> _EXERCISE INSTRUCTIONS_:
Reproduce exactly the lines from the top of the records below through the line holding "TUCK = 0.0016".

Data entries
↓↓↓

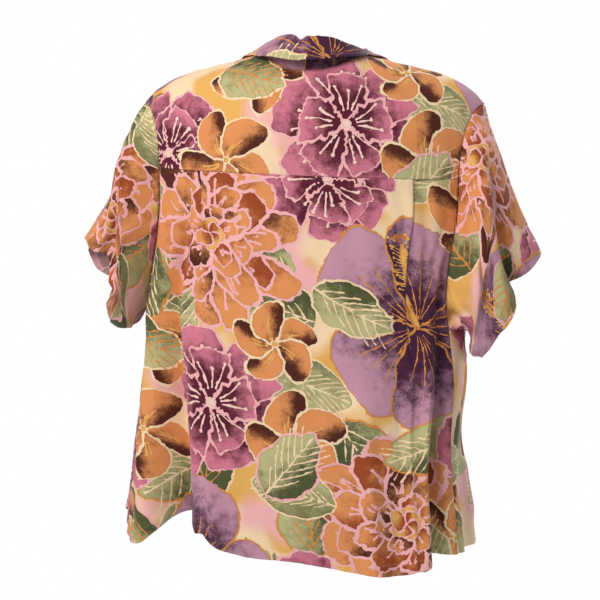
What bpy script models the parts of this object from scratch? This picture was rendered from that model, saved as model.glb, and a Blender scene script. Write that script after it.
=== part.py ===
"""A short-sleeved camp shirt, hollow, as it hangs from a pair of shoulders.

Metres, +Z up. The front faces -Y and the wearer's left is +X. The origin lies between the shoulders at
the height of the shoulder line, where the shoulders carry the shirt.

Each cut piece is one solid: a surface through sections of the shirt, given a wall by Solidify. A place on
the shirt's body is named by its sheet (back or front), by a, which runs from -1 at the right edge of that
sheet to +1 at its left edge, and by its level: 0 at the hem, 1 at the height of the back yoke's seam, 2 at
the shoulder line.
"""

from collections import namedtuple
from math import cos, pi, radians, sin

import bmesh
import bpy
import numpy as np
from mathutils import Vector

WALL = 0.0012  # the cloth's wall, measured inwards from its outer face
SEAM = 0.00027  # how far each piece stays from a seam that it shares
TUCK = 0.0016  # how far a sleeve starts outside the armhole, where the walls turn a corner

NECK_HALF = 0.070  # half the neck opening, along the shoulder line
NECK_BACK = 0.058  # how far behind the shoulder line the back neckline lies
NECK_BACK_Z = -0.012
NECK_SLOPE = 0.25  # how steeply the shoulder line climbs to the neck
V_LEVEL = 0.965  # the front opens above this level
V_POWER = 0.85
OVERLAP = 0.05  # how far each front passes the middle, in a
FRONT_COLUMNS = 13
COLUMN_POWER = 1.3  # draws columns together towards the side seams
NECK_COLUMNS = 20
UNDER = 0.0024  # how far the lower front lies under the upper one
YOKE_FRONT = 1.80  # the level of the yoke's front seam
SEAM_ROWS = ((0.0, 0.35, 5), (0.35, 0.62, 4), (0.62, 0.78, 4))  # rows beside a side seam: start, stop, steps
FRONT_TOP = (1.12, YOKE_FRONT, 5)  # the top rows of a front, and the step between them
VENT_LEVEL = 0.14  # the side seams are open below this level
VENT_GAP = 0.004

Edge = namedtuple("Edge", "x y turn")  # where a sheet ends, and the angle from its middle to there
Section = namedtuple("Section", "z right left depth square drop")
BACK = (  # depth is at the middle; drop is how far the right edge of a section hangs below the left one
    Section(-0.645, Edge(0.200, 0.056, 71), Edge(0.246, 0.040, 73), 0.128, 2.5, 0.036),
    Section(-0.570, Edge(0.195, 0.057, 71), Edge(0.241, 0.033, 75), 0.126, 2.5, 0.034),
    Section(-0.480, Edge(0.190, 0.060, 70), Edge(0.232, 0.025, 79), 0.122, 2.5, 0.028),
    Section(-0.400, Edge(0.193, 0.063, 68), Edge(0.2245, 0.018, 82), 0.119, 2.5, 0.021),
    Section(-0.335, Edge(0.186, 0.066, 64), Edge(0.221, 0.012, 84), 0.116, 2.4, 0.016),
    Section(-0.305, Edge(0.182, 0.066, 65), Edge(0.217, 0.024, 79), 0.114, 2.4, 0.014),
    Section(-0.255, Edge(0.184, 0.061, 67), Edge(0.205, 0.038, 74), 0.111, 2.3, 0.013),
    Section(-0.195, Edge(0.193, 0.053, 67), Edge(0.197, 0.047, 69), 0.106, 2.2, 0.012),
    Section(-0.145, Edge(0.195, 0.050, 66), Edge(0.196, 0.050, 66), 0.101, 2.1, 0.012),
)
UNDERARM_ROW = 4  # the section at the armhole's lowest point; below it the front shares the back's edges
FRONT_DEPTHS = (0.138, 0.137, 0.135, 0.133, 0.130)
FRONT_SQUARE = 2.4
FRONT = tuple(
    Section(s.z, *(Edge(e.x, -e.y, 180 - e.turn) for e in (s.right, s.left)), depth, FRONT_SQUARE, s.drop)
    for s, depth in zip(BACK, FRONT_DEPTHS)
) + (
    Section(-0.305, Edge(0.200, 0.005, 88), Edge(0.216, 0.022, 82), 0.127, 2.3, 0.014),
    Section(-0.255, Edge(0.188, 0.045, 74), Edge(0.198, 0.045, 74), 0.123, 2.2, 0.013),
    Section(-0.195, Edge(0.186, 0.054, 68), Edge(0.189, 0.054, 68), 0.114, 2.1, 0.012),
    Section(-0.145, Edge(0.183, 0.058, 64), Edge(0.184, 0.058, 64), 0.103, 2.0, 0.012),
)
Point = namedtuple("Point", "x z")
SHOULDER = (  # the shoulder line, from the neck to the sleeve seam
    Point(0.070, 0.010),
    Point(0.090, 0.003),
    Point(0.125, -0.007),
    Point(0.165, -0.017),
    Point(0.192, -0.028),
    Point(0.209, -0.040),
    Point(0.225, -0.056),
)

Lift = namedtuple("Lift", "a z")
HEM_BACK = (  # how the hem rises and falls between the side vents
    Lift(-1.00, 0.022),
    Lift(-0.82, 0.021),
    Lift(-0.64, 0.014),
    Lift(-0.50, 0.001),
    Lift(-0.30, -0.002),
    Lift(0.00, 0.003),
    Lift(0.18, 0.004),
    Lift(0.27, 0.012),
    Lift(0.36, 0.034),
    Lift(0.55, 0.034),
    Lift(0.64, 0.028),
    Lift(0.70, 0.010),
    Lift(0.76, -0.006),
    Lift(0.84, -0.010),
    Lift(1.00, -0.006),
)
HEM_FRONT = (
    Lift(-1.00, 0.022),
    Lift(-0.50, 0.006),
    Lift(0.00, 0.000),
    Lift(0.50, 0.004),
    Lift(1.00, 0.006),
)
HEM_LIFT_LEVEL = 0.35

Fold = namedtuple("Fold", "low high top rise width width_high fade")
FOLDS_BACK = (  # a fold stands out by rise at the hem, at a = low, and fades at a = high and level = top
    Fold(-0.60, -0.95, 0.85, 0.016, 0.14, 0.08, 0.40),
    Fold(-0.82, -1.00, 0.85, -0.040, 0.15, 0.08, 0.45),
    Fold(0.55, 0.74, 1.00, -0.066, 0.19, 0.10, 1.10),
    Fold(0.31, 0.55, 1.00, 0.012, 0.12, 0.08, 0.90),
    Fold(0.80, 0.86, 0.75, 0.010, 0.13, 0.10, 1.00),
    Fold(-0.30, -0.36, 0.80, 0.008, 0.16, 0.12, 1.00),
)
FOLDS_FRONT = (
    Fold(-0.62, -0.50, 0.80, 0.024, 0.17, 0.12, 1.10),
    Fold(-0.36, -0.38, 0.72, -0.018, 0.14, 0.10, 1.10),
    Fold(0.66, 0.52, 0.80, 0.026, 0.17, 0.12, 1.10),
    Fold(0.38, 0.40, 0.75, -0.020, 0.15, 0.10, 1.10),
    Fold(0.86, 0.80, 0.60, -0.014, 0.10, 0.08, 1.10),
    Fold(-0.84, -0.78, 0.60, -0.012, 0.10, 0.08, 1.10),
)
FOLD_POWER = 2.2  # folds and pleats come in towards the middle mostly in the shirt's upper part
SEAM_STIFF = 10  # the power of a that keeps folds away from the side seams

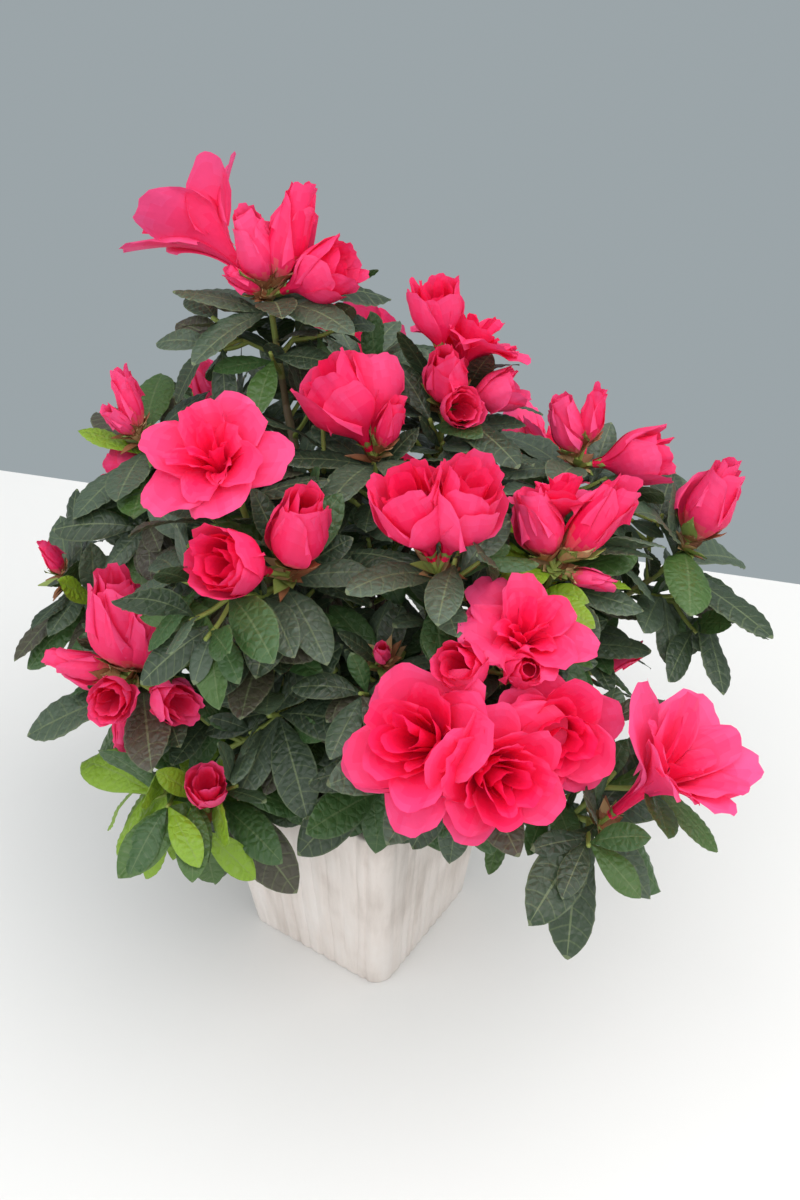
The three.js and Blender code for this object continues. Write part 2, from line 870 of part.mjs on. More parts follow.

↑↑↑

> _TASK SOLUTION_:
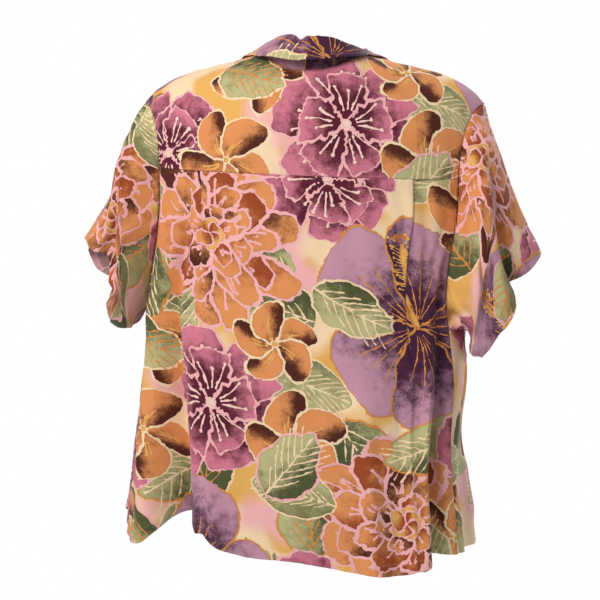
What bpy script models the parts of this object from scratch? This picture was rendered from that model, saved as model.glb, and a Blender scene script. Write that script after it.
=== part.py ===
"""A short-sleeved camp shirt, hollow, as it hangs from a pair of shoulders.

Metres, +Z up. The front faces -Y and the wearer's left is +X. The origin lies between the shoulders at
the height of the shoulder line, where the shoulders carry the shirt.

Each cut piece is one solid: a surface through sections of the shirt, given a wall by Solidify. A place on
the shirt's body is named by its sheet (back or front), by a, which runs from -1 at the right edge of that
sheet to +1 at its left edge, and by its level: 0 at the hem, 1 at the height of the back yoke's seam, 2 at
the shoulder line.
"""

from collections import namedtuple
from math import cos, pi, radians, sin

import bmesh
import bpy
import numpy as np
from mathutils import Vector

WALL = 0.0012  # the cloth's wall, measured inwards from its outer face
SEAM = 0.00027  # how far each piece stays from a seam that it shares
TUCK = 0.0016  # how far a sleeve starts outside the armhole, where the walls turn a corner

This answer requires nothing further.